With digital KYC and agreement, the fastest document turnaround time in the industry, flexible contract tenures, and comprehensive help and support, the LLP’s registered office documentation is always current. For LLPs with partners in multiple cities, a myHQ virtual office provides a single, professionally managed compliance address without the cost and administrative burden of a physical lease.
Read the guide to virtual place of business registration to understand how a virtual office address supports LLP annual filings and event-based compliance together.
Frequently asked questions
Is LLP annual filing mandatory even if the LLP had zero turnover?
Yes. Form 11 and Form 8 are mandatory for every LLP registered in India regardless of whether the LLP conducted any business, earned any income, or had zero turnover during the financial year. Even a dormant LLP must file both forms every year.
What is the due date for Form 11 and Form 8 for FY 2025-26?
Form 11 is due by May 30, 2026. Form 8 is due by October 30, 2026. Form 11 must be filed before Form 8. The MCA portal does not allow Form 8 to be submitted unless Form 11 has been filed first.
What is the audit threshold for LLPs under the LLP Act?
A statutory audit under the LLP Act is mandatory when the LLP’s turnover exceeds Rs. 40 lakh or its capital contribution exceeds Rs. 25 lakh in a financial year. For income tax purposes, a tax audit under Section 44AB is required when turnover exceeds Rs. 1 crore (or Rs. 50 lakh for professional LLPs).
What is the penalty for late filing of Form 11 or Form 8?
Rs. 100 per day of delay per form with no upper cap. Both forms delayed by 6 months accumulate Rs. 36,000 in total MCA penalties. Persistent non-filing can trigger striking-off proceedings under Section 75 of the LLP Act, 2008.

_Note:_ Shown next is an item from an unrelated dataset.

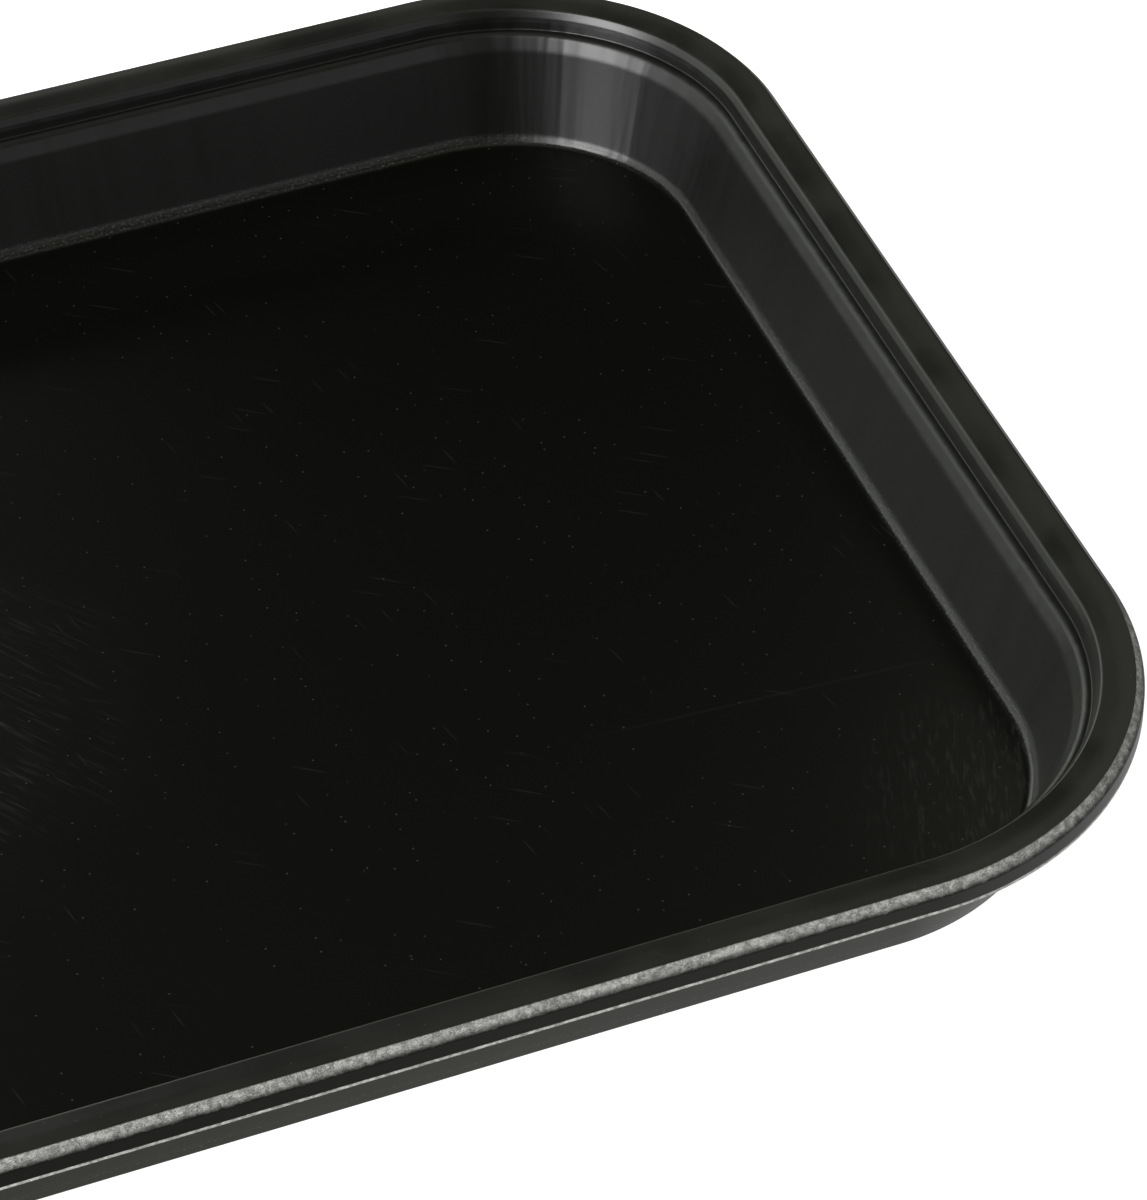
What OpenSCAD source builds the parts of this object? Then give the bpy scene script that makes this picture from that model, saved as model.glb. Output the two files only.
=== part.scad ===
// Shallow moulded tray: a level floor, steep drafted walls with a shoulder near
// their top, and a thick rim bead moulded round four steel corner rods.
// Millimetres, +Z up. The origin is the centre of the underside that it rests on.
// X runs along the long sides and Y along the short sides.

/* [Tray] */
// Length over the rim
tray_length = 457; // [360:1:660]
// Width over the rim
tray_width = 305; // [260:1:460]
// Height from the resting face to the top of the rim
tray_height = 32.3; // [28:0.1:40]
// Corner radius of the rim, seen from above
corner_radius = 65; // [45:1:80]
// Thickness of the floor and of the wall
wall_thickness = 2.6; // [2:0.1:3.4]

/* [Rim] */
// Height of the bead, from its flat underside to the top of the rim
bead_drop = 6.3; // [6:0.1:7.5]
// Width of the bead's top, from its outer face to its inner edge
bead_width = 8.1; // [7.5:0.1:10]
// Radius of the arc that eases the bead's outer face towards its top
ease_radius = 3.2; // [2:0.1:5]
// Angle that this arc turns through before the flat top cuts it off
ease_angle = 60; // [40:1:70]
// Radius of the bead's inner top edge
bead_inner_radius = 1.5; // [0.8:0.1:1.8]
// Draft of the bead's inner face, from the vertical
bead_draft = 20; // [14:1:26]
// Drop from the top of the rim to the foot of the bead's inner face
groove_drop = 5; // [4.6:0.1:5.3]

/* [Wall] */
// Draft of the wall, from the vertical
wall_draft = 16; // [12:0.5:20]
// Draft of the shoulder at the top of the wall, from the vertical
shoulder_draft = 33; // [26:0.5:38]
// Height of the shoulder
shoulder_height = 3.1; // [2.8:0.1:4]
// Radius that rounds the top of the shoulder
shoulder_radius = 2.2; // [1:0.1:2.2]
// Width of the shelf between the bead and the shoulder
shelf_width = 1.6; // [1.6:0.1:2.4]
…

What happens to designated partners if the LLP is struck off for non-compliance?
Designated partners of a struck-off LLP may face disqualification from serving as directors or designated partners in other companies and LLPs for five years under Section 164(2) of the Companies Act, 2013 and analogous LLP Act provisions.
Can Form 8 be filed without Form 11?
No. The MCA V3 portal requires Form 11 to be filed before Form 8 for the same financial year. Delaying Form 11 automatically delays Form 8 and compounds the total penalty across both forms.